Host of The PL and founder of Banana Capital. Turner conducts in-depth interviews with founders and investors, exploring the world's greatest startup stories across over 100 episodes.
Traditional infrastructure works well for backend applications but breaks down for AI development where you need rapid iteration cycles. (07:30) Eric observed that 90% of AI work involves building infrastructure rather than applications, creating friction that slows development. Modal's approach enables developers to write code and run it in the cloud immediately, collapsing the traditional development-to-deployment cycle. This isn't just about convenience - it's about enabling the kind of rapid experimentation that AI development demands.
When working with early customers, take their pain points extremely seriously but almost ignore their suggested solutions. (09:09) Eric learned that customers often propose specific features when the real need is much broader. By going several steps back to understand the underlying problem, companies can build more general, valuable solutions rather than narrow fixes. This approach prevents you from building a "ridiculous MVP" based on every customer's specific requests.

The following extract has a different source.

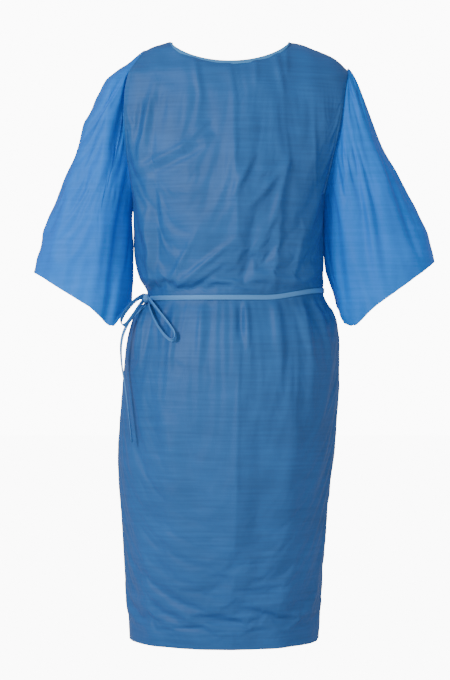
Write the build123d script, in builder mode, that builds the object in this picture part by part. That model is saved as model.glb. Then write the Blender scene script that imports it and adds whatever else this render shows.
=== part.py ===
"""Disposable patient gown in the shape it takes when worn.

Body panels, short sleeves, neck binding, waist belt with its bow, and the folded seams inside.
Units are millimetres. The origin is the middle of the shoulder line at the neck, where the
gown rests on its wearer. +Z is up, the front faces -Y and the wearer's right side is -X.
"""

import os
from math import cos, hypot, pi, radians, sin, tan

from build123d import *

# ---- cloth and clearances ----
cloth = 1.2  # wall of every sheet
ply_gap = 0.6  # air between two overlapping sheets
ply_touch = 0.05  # between a seam's fold and the cloth that it lies on
seam_thick = 1.0  # folded seam allowance
seam_width = 8.0
seam_clear = 0.3  # between the ends of seams that meet
sleeve_gap = 0.6  # between a sleeve and the body at the armhole
belt_gap = 0.4  # between the belt and the body

# ---- body, from the shoulder line down ----
gown_length = 1095.0
waist_drop = 470.0
waist_band = 18.0  # straight stretch under the belt
shoulder_drop = 62.0  # where the shoulder's slope turns into the side
body_width = 446.0  # across the shoulders
body_depth = 302.0  # front to back at the hips
wide = body_width / 446.0  # the sections, armholes, hems and ties are laid out for these sizes
deep = body_depth / 302.0

# ---- neckline ----
neck_open_half = 106.0
neck_drop_front = 48.0
neck_drop_back = 26.0
neck_depth = 76.0  # from the middle of the neck to its front and back edges
binding_width = 7.0
binding_proud = 0.8  # how far the binding stands out from the cloth on each face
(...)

Eric intentionally picked a problem that would take 1-2 years to solve, believing this creates natural moats. (26:08) While accelerators push for immediate product-market fit, some startups benefit from solving genuinely difficult technical challenges that competitors can't easily replicate overnight. This approach requires more upfront investment and patience but can lead to more defensible businesses in the long run.

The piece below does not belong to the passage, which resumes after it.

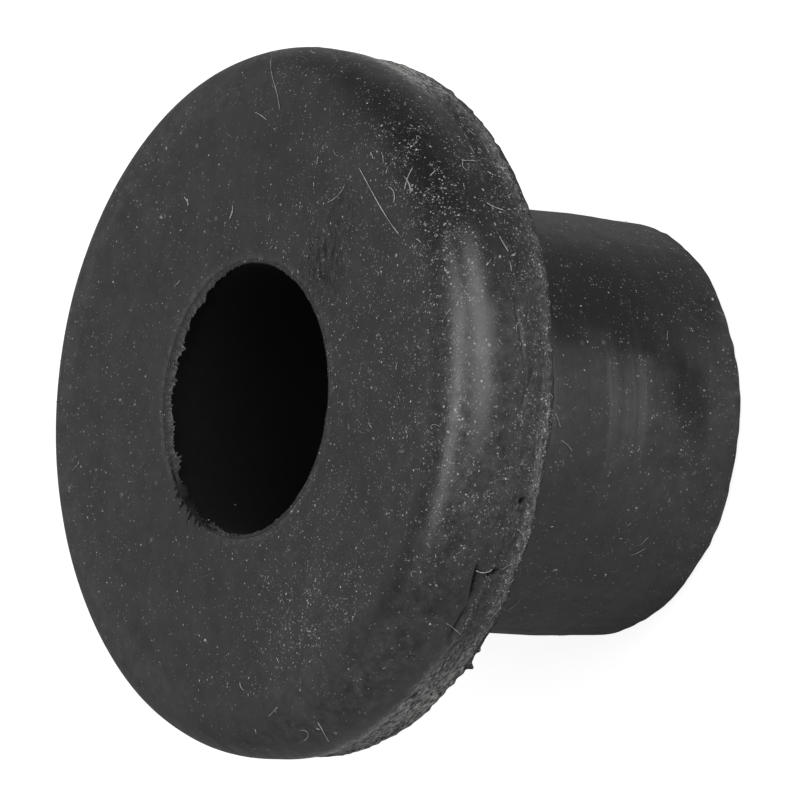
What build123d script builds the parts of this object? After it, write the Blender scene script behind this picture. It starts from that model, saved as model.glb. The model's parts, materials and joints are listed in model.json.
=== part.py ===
from build123d import *
import os

# Moulded rubber foot: a round flange with a flat face and a full, rounded front edge, on a plain stem,
# with a bore right through both. It is one solid of revolution about Z, in millimetres.
# The stem's end is at z = 0, and the flange's flat face is on top.

# Overall
overall_length = 13.2            # stem end to flange face

# Flange
flange_diameter = 20.0           # across the rim
flange_thickness = 3.3           # face to back edge
face_edge_radius = 1.5           # the rounded front edge of the rim
trim_band_width = 1.1            # back edge to the mould's parting line
trim_band_draft = 0.06           # how much the band draws in, on the radius, by its back edge
back_edge_chamfer = 0.12         # the trimmed back edge
groove_width = 0.18              # witness mark of the parting line, a fine V round the rim
groove_depth = 0.07

# Stem
stem_diameter = 12.15            # along its straight stretch
lead_in_length = 2.5             # the last, narrower stretch, which starts the stem in its hole
lead_in_taper = 0.15             # on the diameter, along the lead-in
stem_end_radius = 0.2            # outer edge of the stem's end

# Bore
bore_diameter = 7.5
face_lip_radius = 0.25           # mouth of the bore in the flange's face
end_lip_chamfer = 0.2            # mouth of the bore in the stem's end

# Heights, up from the stem's end
face_z = overall_length
shoulder_z = face_z - flange_thickness
parting_z = shoulder_z + trim_band_width

# Distances from the axis
rim_radius = flange_diameter / 2
back_radius = rim_radius - trim_band_draft
stem_radius = stem_diameter / 2
tip_radius = stem_radius - lead_in_taper / 2
bore_radius = bore_diameter / 2


def section(*points):
    """A closed half section, from points of (distance from the axis, height)."""
    return make_face(Polyline(*points, close=True))


def corner(half_section, distance, height):
    """The half section's corner nearest to that place."""
    return half_section.vertices().sort_by_distance((distance, height))[0]


def rounded(half_section, radius, distance, height):
    """The half section with that corner rounded."""
    return fillet(corner(half_section, distance, height), radius)


def bevelled(half_section, length, distance, height):
    """The half section with that corner cut off."""
    return chamfer(corner(half_section, distance, height), length)


def flange_section():
    """The flange: a straight rim, and behind its parting line a band with a little draft."""
    return section(
        (0, shoulder_z),
        (back_radius, shoulder_z),
        (rim_radius, parting_z),
        (rim_radius, face_z),
        (0, face_z),
    )


def groove_section():
    """The V of the witness mark. It runs on past the rim by its depth, so its mouth is twice as wide."""
    mouth_radius = rim_radius + groove_depth
    return section(
        (rim_radius - groove_depth, parting_z),
        (mouth_radius, parting_z + groove_width),
        (mouth_radius, parting_z - groove_width),
    )


def stem_section():
    """The stem: straight down from the flange, then the lead-in."""
    return section(
        (0, 0),
        (tip_radius, 0),
        (stem_radius, lead_in_length),
        (stem_radius, shoulder_z),
        (0, shoulder_z),
    )


def bore_section():
    """The bore, straight from end to end."""
    return section(
        (0, 0),
        (bore_radius, 0),
        (bore_radius, face_z),
        (0, face_z),
    )


def foot_section():
    """The whole half section, with the edges that the mould rounds or the trimming breaks."""
    foot = flange_section() - groove_section() + stem_section() - bore_section()
    rim_above_groove = face_z - parting_z - groove_width / 2
    foot = rounded(foot, min(face_edge_radius, 0.98 * rim_above_groove), rim_radius, face_z)
    foot = bevelled(foot, back_edge_chamfer, back_radius, shoulder_z)
    foot = rounded(foot, stem_end_radius, tip_radius, 0)
    foot = rounded(foot, face_lip_radius, bore_radius, face_z)
    foot = bevelled(foot, end_lip_chamfer, bore_radius, 0)
    return foot


def rubber_foot():
    """The foot, turned from its half section about Z."""
    return revolve(Plane.XZ * foot_section(), Axis.Z)


os.makedirs("parts", exist_ok=True)
export_step(rubber_foot(), "parts/rubber_foot.step")
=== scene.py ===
import json
import math
import bpy
import numpy as np
from mathutils import Matrix, Vector
from mathutils.bvhtree import BVHTree


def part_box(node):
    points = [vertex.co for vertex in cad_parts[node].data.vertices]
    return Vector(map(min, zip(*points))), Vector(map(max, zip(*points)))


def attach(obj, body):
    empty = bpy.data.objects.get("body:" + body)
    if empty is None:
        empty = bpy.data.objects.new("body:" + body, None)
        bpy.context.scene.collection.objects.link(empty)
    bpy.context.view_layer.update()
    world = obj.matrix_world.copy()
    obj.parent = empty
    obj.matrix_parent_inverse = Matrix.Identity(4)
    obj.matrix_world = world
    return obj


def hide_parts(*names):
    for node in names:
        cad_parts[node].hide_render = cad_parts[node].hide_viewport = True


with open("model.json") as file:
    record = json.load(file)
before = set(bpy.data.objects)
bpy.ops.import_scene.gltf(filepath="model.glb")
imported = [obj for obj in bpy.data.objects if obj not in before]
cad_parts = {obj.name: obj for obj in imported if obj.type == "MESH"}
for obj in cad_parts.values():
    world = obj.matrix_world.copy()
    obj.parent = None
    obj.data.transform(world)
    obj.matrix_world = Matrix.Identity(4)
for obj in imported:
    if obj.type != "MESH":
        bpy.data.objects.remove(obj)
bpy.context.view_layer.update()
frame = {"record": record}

mm = 0.001
fullTurn = 2 * math.pi
draws = np.random.default_rng(7)

# The foot's main sizes in millimetres, read from the frame
record = frame["record"]
mounts = {mount["name"]: mount for mount in record["mounts"]}
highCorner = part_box("rubber_foot")[1]
rimRadius = highCorner.x / mm
faceZ = highCorner.z / mm
shoulderZ = mounts["shoulder"]["pos_m"][2] / mm
stemRadius = mounts["stem"]["dims"]["r_mm"]
boreRadius = mounts["bore"]["dims"]["r_mm"]
print("frame loaded")


# Camera: the photograph's angle, turned on its side

cameraSetup = {
    "imageSize": 800,            # pixels, the photograph's frame
    "lens": 450.0,
    "sensor": 36.0,
    "aim": (0.37, 0.0, 7.69),    # millimetres, in the foot's frame
    "distance": 281.2,
    "elevation": 37.07,          # degrees above the floor
    "roll": -84.6,               # degrees about the line of sight
}


def cameraAxes():
    # right, up and forward: forward = (0, cos e, -sin e), and the other two turned about it by the roll
    elevation = math.radians(cameraSetup["elevation"])
    roll = math.radians(cameraSetup["roll"])
    forward = np.array([0.0, math.cos(elevation), -math.sin(elevation)])
    level = np.array([1.0, 0.0, 0.0])
    upright = np.cross(level, forward)
    right = math.cos(roll) * level + math.sin(roll) * upright
    up = math.cos(roll) * upright - math.sin(roll) * level
    return right, up, forward


def cameraPlace():
    # where the camera stands, in millimetres: aim - distance * forward
    forward = cameraAxes()[2]
    return np.array(cameraSetup["aim"]) - cameraSetup["distance"] * forward


def addObject(name, data):
    thing = bpy.data.objects.new(name, data)
    bpy.context.scene.collection.objects.link(thing)
    return thing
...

The relationship between human costs (carbon) and compute costs (silicon) determines optimal development strategies. (54:57) When GPUs are more expensive than engineers, teams over-optimize for compute efficiency at the expense of developer productivity. As compute becomes cheaper relative to human talent, the winning strategy shifts to tools that make engineers more productive, even if they're less computationally efficient.
Eric advocates for more people starting companies in their 30s and 40s rather than their 20s. (67:58) By age 37, he had developed crucial skills in hiring, product building, and team management from his time at Spotify and Better.com. This experience made many startup challenges easier to navigate compared to learning everything on the job. The key is having enough savings or exit proceeds to take the financial risk while leveraging accumulated expertise.